There are many myths and rumours surrounding duplicate content. In this post we’ll separate the fact from the fiction in terms of its potential impact on your website.
What is ‘duplicate content’?
Where better to start than with Google’s definition?
“Duplicate content generally refers to substantive blocks of content within or across domains that either completely match other content or are appreciably similar. Mostly, this is not deceptive in origin. Examples of non-malicious duplicate content could include:
• Discussion forums that can generate both regular and stripped-down pages targeted at mobile devices
• Store items shown or linked via multiple distinct URLs
• Printer-only versions of web pages”
There is a common misconception that any amount of duplication on a web page is a bad thing – this is not the case. Generally, some duplicate content is OK if the source is credited, adds value and it doesn’t make up a disproportionate amount of your content.
The quoted copy above is a good example of this, we are not passing this off as our own opinion, we are very clearly referencing and linking to the original source.
So what’s wrong with duplicate content?
Problems with duplicate content arise if its intent is seen as malicious. Once upon a time, black hat SEO practitioners could copy content across sites to manipulate search engine rankings. But algorithms are much smarter now, so having a large amount of duplicate content on your site will do more hard than good.
Also, if your site has a significant amount of duplicate content, search engines will have the following problems:
– They won’t know which version(s) to show in search results – and what order to rank them in.
– They won’t know which version of the content to include/exclude from their results.
– With internal duplication in particular, search engines won’t know if they should direct the link metrics to one page, or keep it separated between multiple versions – essentially diluting the ‘link juice’. But if the content is on only one URL, each link will point to that single page, enhancing its authority.
Can you be penalised by Google for using duplicate content?
There’s a common myth floating around that you can receive a formal penalty for duplicate content. However, in a recent video, Lipattsev was adamant that if Google discovers your site’s content isn’t unique and doesn’t rank your page above a competing page, it isn’t a penalty – it’s simply Google trying to give the end user the best experience. Depending on the search terms and the quality of your content, your page containing duplicate content could appear higher in another relevant search.
In the following video, Cutts makes it clear that duplicate content won’t raise a red flag with the search engine giant, unless it is spammy or involves keyword stuffing.
Although you may not be penalised by Google for duplicate content specifically, there are issues surrounding duplication which can hurt your rankings – namely the three points mentioned earlier.

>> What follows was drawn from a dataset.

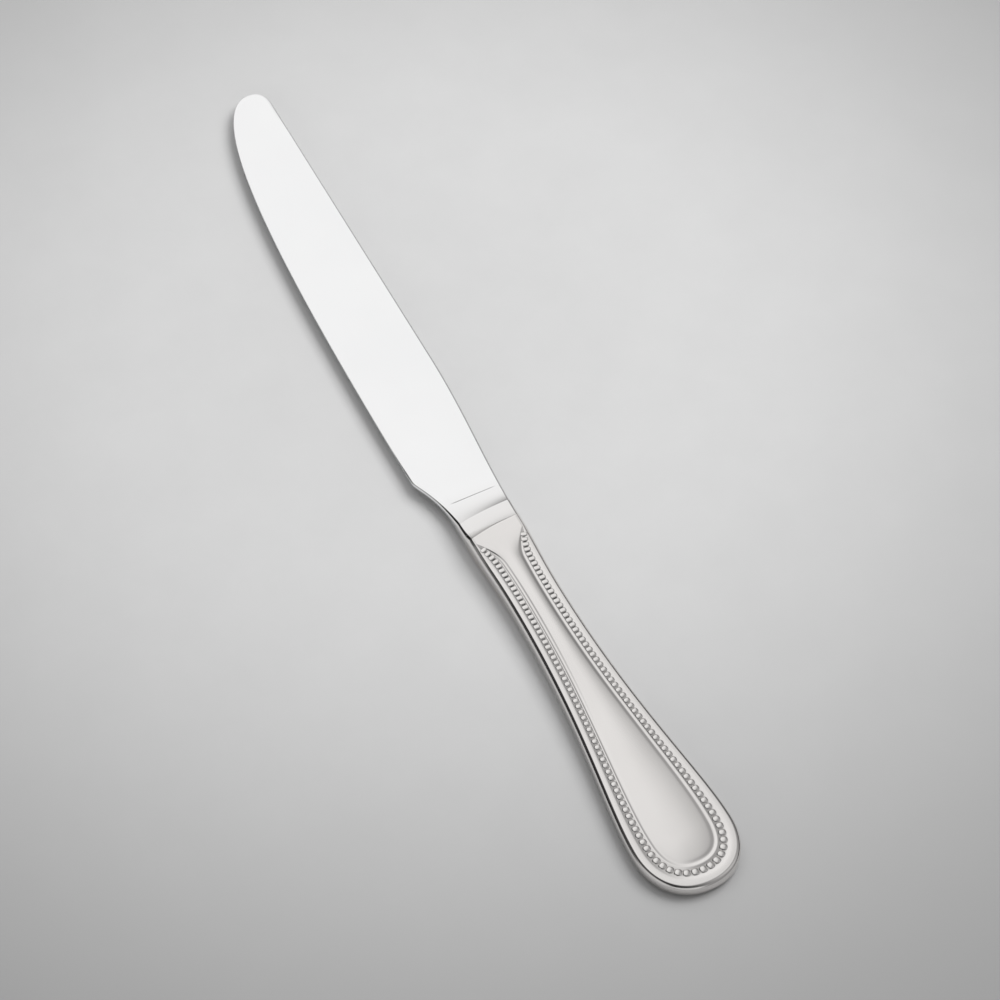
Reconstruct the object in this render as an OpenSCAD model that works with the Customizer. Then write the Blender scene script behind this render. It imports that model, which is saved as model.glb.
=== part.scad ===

Google and the other search engines love uniqueness, added value and high quality content, so sites providing this will be rewarded, while sites providing a high amount of copied content won’t be.
What about plagiarism?
Content scraping is not protected by copyright law if the person who’s using the content on their site gives credit to the original source. However, if an acknowledgement of the source is not included, this is classed as plagiarism; if you’re the victim, you could file a Digital Millennium Copyright complaint against the person who has stolen your content. Take a look at this real-life story of website plagiarism, including steps you might want to take if you’re in a similar situation.
How can you avoid duplicate content issues?
Although duplicate content may not be as deadly as many people believe, it’s still important to take steps to minimise its negative effects on your site. As a first step, tools such as Siteliner and Copyscape can help you to discover any obvious issues. You’ll find lots of helpful, up-to-date tips from the folks at Hobo Web and if you have an ecommerce site, US agency Inflow have also produced a handy guide.
If your website contains a lot of internal duplication, which is particularly common on ecommerce sites, you should indicate preferred URLs to Google via Canonicalisation.